The Pre-Award Site Walk
Invite your top two or three candidates to walk the property with a board member and the community manager. During the walk, observe:
- What they notice — experienced exterior painters will immediately identify substrate failures, caulk deterioration, and moisture intrusion patterns. If they walk past obvious peeling and don't comment, they're not looking closely.
- Questions they ask — a good contractor will ask about previous paint history, known moisture problems, HOA color standards, phasing preferences, and resident communication expectations. Silence is a red flag.
- Staging and logistics — where will they store materials and equipment? How will they handle scaffolding around occupied units? What are their working hours? Will they coordinate with the pool schedule and trash pickup?
Structuring the Contract
A painting contract for a multi-building community needs more structure than a residential job:
- Phased scope exhibit — attach your building-by-building scope document showing the painting sequence. Group buildings into phases so residents in one section aren't living with scaffolding for the entire project duration.
- Mobilization and phased payments — a typical payment structure is 10% at mobilization (to cover material procurement), then progress payments tied to phase completion (per building or per group of buildings), with 10% retention held until final punch-list completion. Never pay more than the value of completed work.
- Surface prep sign-off — require a formal prep inspection before topcoat application begins on each building. This is the single most important quality control checkpoint. Once paint covers the substrate, prep failures are invisible until they manifest as coating failure.
- Punch-list process — define how the punch list works: who walks each building at completion, how deficiencies are documented (photos with location markers), what the correction timeline is, and what constitutes punch-list completion. Set a deadline — open-ended punch lists drag on for months.
- Weather delay protocol — exterior painting is weather-dependent. The contract should specify acceptable temperature and humidity ranges for application, the notification process for weather delays, and how delays affect the project timeline and payment schedule.
- Change order process — any work outside the base scope (additional carpentry, unexpected stucco repair, color changes mid-project) requires a written change order with pricing approved by the board before work begins. No verbal authorizations.
Managing the Project
Once painting starts, your role shifts from procurement to oversight:
- Resident communication — send building-specific notices at least two weeks before work begins on each phase. Include the expected timeline, parking restrictions (if scaffolding affects spaces), balcony access restrictions, and window closure requirements. Over-communicate — residents who feel surprised become residents who complain to the board.
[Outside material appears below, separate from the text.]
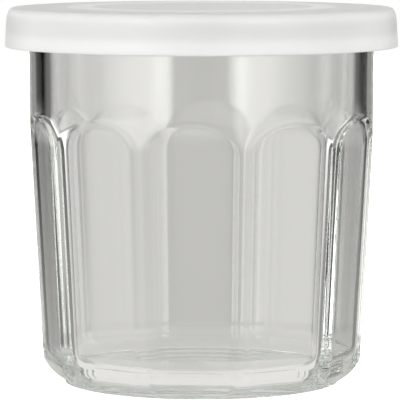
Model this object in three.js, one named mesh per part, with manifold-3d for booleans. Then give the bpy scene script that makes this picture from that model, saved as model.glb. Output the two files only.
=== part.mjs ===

- Weather delays — expect them. Painting can't happen in rain, high wind, extreme heat, or high humidity. Build buffer time into the schedule and communicate delay impacts proactively to residents. A reasonable contractor will keep you informed; an unreasonable one will disappear for a week without explanation.
- Daily quality checks — assign a board member or community manager to do a brief walk-through during active painting. Look for missed spots, drips, overspray, inconsistent coverage, and areas where prep was visibly skipped. It's dramatically easier to correct these issues while the crew is on-site than after they've moved to the next building.
- Prep-before-paint inspections — before the crew applies topcoat to any building, inspect the prep work. Check that all peeling paint has been removed, caulking is complete, bare wood is primed, and stucco repairs have cured. This is your leverage point — once the topcoat is on, the prep is buried.
- Photo documentation — photograph each building before painting begins, after prep is complete, and after final topcoat. This creates a visual record for warranty claims and for the board's long-term capital planning.
- Final walk and retention release — walk each completed building with the project supervisor. Document any punch-list items with photos. Release the retention payment only after all punch-list items are corrected and the board has signed off.
When to Repaint vs. When to Wait
Not every building in your community needs paint at the same time. A properly scoped condition assessment can save the association significant money by phasing the project across two or three budget years. Signs that a building needs immediate attention:
- Peeling or flaking paint covering more than 10% of any elevation
- Bare wood or substrate exposed to weather
- Visible chalking (run your hand across the surface — if it comes away white, the coating is deteriorating)
- Caulk failure at windows, doors, and trim joints
- Moisture staining or mildew growth that doesn't respond to cleaning
Buildings showing only minor fading with intact adhesion can often wait another two to three years. Document the condition of every building annually so your painting cycle is planned rather than reactive — and so your reserve study reflects actual conditions rather than arbitrary replacement schedules.